* Short problem *
Write out the whole listing, matching it exactly.

§

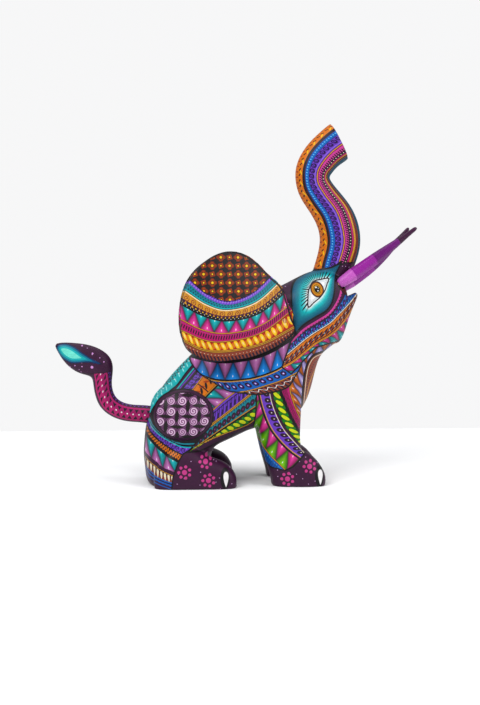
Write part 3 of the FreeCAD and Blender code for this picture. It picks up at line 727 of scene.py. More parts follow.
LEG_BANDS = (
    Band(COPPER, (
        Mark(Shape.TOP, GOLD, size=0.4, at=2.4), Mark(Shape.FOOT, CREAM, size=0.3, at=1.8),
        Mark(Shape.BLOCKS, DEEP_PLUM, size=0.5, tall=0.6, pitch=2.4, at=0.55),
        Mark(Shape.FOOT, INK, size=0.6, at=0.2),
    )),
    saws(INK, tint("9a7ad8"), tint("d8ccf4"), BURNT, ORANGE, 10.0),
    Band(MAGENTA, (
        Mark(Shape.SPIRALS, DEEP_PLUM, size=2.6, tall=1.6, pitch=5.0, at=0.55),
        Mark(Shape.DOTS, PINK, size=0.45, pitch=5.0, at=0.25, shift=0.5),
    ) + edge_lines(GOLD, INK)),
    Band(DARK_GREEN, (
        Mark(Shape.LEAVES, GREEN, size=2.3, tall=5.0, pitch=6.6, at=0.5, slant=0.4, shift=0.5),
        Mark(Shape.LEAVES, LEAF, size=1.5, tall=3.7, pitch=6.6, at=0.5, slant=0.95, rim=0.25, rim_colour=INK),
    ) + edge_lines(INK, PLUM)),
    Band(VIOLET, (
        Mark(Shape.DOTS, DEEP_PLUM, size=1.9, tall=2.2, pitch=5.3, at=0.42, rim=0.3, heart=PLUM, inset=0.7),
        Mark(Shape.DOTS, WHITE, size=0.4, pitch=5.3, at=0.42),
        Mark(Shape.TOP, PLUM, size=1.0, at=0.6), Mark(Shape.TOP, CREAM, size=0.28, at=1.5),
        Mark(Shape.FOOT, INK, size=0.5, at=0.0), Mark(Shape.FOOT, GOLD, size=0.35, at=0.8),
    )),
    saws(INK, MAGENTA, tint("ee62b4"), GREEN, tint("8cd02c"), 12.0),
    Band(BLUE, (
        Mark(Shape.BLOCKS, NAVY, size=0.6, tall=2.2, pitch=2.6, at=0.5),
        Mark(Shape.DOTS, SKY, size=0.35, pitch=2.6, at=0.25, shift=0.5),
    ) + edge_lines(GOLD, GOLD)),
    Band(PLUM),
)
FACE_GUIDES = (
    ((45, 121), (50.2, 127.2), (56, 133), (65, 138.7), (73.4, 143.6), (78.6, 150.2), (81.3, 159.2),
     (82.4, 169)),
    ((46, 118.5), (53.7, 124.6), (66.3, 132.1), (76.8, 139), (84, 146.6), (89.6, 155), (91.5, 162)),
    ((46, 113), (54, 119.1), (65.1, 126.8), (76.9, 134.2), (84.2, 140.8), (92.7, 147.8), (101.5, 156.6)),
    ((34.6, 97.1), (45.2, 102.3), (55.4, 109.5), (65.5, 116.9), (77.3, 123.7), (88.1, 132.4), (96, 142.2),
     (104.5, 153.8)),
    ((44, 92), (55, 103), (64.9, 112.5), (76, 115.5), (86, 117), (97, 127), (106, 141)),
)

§

* Full answer *
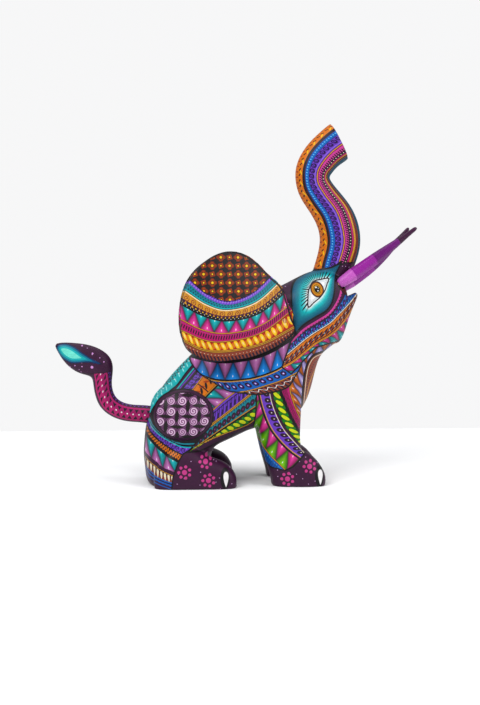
Write part 3 of the FreeCAD and Blender code for this picture. It picks up at line 727 of scene.py. More parts follow.
LEG_BANDS = (
    Band(COPPER, (
        Mark(Shape.TOP, GOLD, size=0.4, at=2.4), Mark(Shape.FOOT, CREAM, size=0.3, at=1.8),
        Mark(Shape.BLOCKS, DEEP_PLUM, size=0.5, tall=0.6, pitch=2.4, at=0.55),
        Mark(Shape.FOOT, INK, size=0.6, at=0.2),
    )),
    saws(INK, tint("9a7ad8"), tint("d8ccf4"), BURNT, ORANGE, 10.0),
    Band(MAGENTA, (
        Mark(Shape.SPIRALS, DEEP_PLUM, size=2.6, tall=1.6, pitch=5.0, at=0.55),
        Mark(Shape.DOTS, PINK, size=0.45, pitch=5.0, at=0.25, shift=0.5),
    ) + edge_lines(GOLD, INK)),
    Band(DARK_GREEN, (
        Mark(Shape.LEAVES, GREEN, size=2.3, tall=5.0, pitch=6.6, at=0.5, slant=0.4, shift=0.5),
        Mark(Shape.LEAVES, LEAF, size=1.5, tall=3.7, pitch=6.6, at=0.5, slant=0.95, rim=0.25, rim_colour=INK),
    ) + edge_lines(INK, PLUM)),
    Band(VIOLET, (
        Mark(Shape.DOTS, DEEP_PLUM, size=1.9, tall=2.2, pitch=5.3, at=0.42, rim=0.3, heart=PLUM, inset=0.7),
        Mark(Shape.DOTS, WHITE, size=0.4, pitch=5.3, at=0.42),
        Mark(Shape.TOP, PLUM, size=1.0, at=0.6), Mark(Shape.TOP, CREAM, size=0.28, at=1.5),
        Mark(Shape.FOOT, INK, size=0.5, at=0.0), Mark(Shape.FOOT, GOLD, size=0.35, at=0.8),
    )),
    saws(INK, MAGENTA, tint("ee62b4"), GREEN, tint("8cd02c"), 12.0),
    Band(BLUE, (
        Mark(Shape.BLOCKS, NAVY, size=0.6, tall=2.2, pitch=2.6, at=0.5),
        Mark(Shape.DOTS, SKY, size=0.35, pitch=2.6, at=0.25, shift=0.5),
    ) + edge_lines(GOLD, GOLD)),
    Band(PLUM),
)
FACE_GUIDES = (
    ((45, 121), (50.2, 127.2), (56, 133), (65, 138.7), (73.4, 143.6), (78.6, 150.2), (81.3, 159.2),
     (82.4, 169)),
    ((46, 118.5), (53.7, 124.6), (66.3, 132.1), (76.8, 139), (84, 146.6), (89.6, 155), (91.5, 162)),
    ((46, 113), (54, 119.1), (65.1, 126.8), (76.9, 134.2), (84.2, 140.8), (92.7, 147.8), (101.5, 156.6)),
    ((34.6, 97.1), (45.2, 102.3), (55.4, 109.5), (65.5, 116.9), (77.3, 123.7), (88.1, 132.4), (96, 142.2),
     (104.5, 153.8)),
    ((44, 92), (55, 103), (64.9, 112.5), (76, 115.5), (86, 117), (97, 127), (106, 141)),
)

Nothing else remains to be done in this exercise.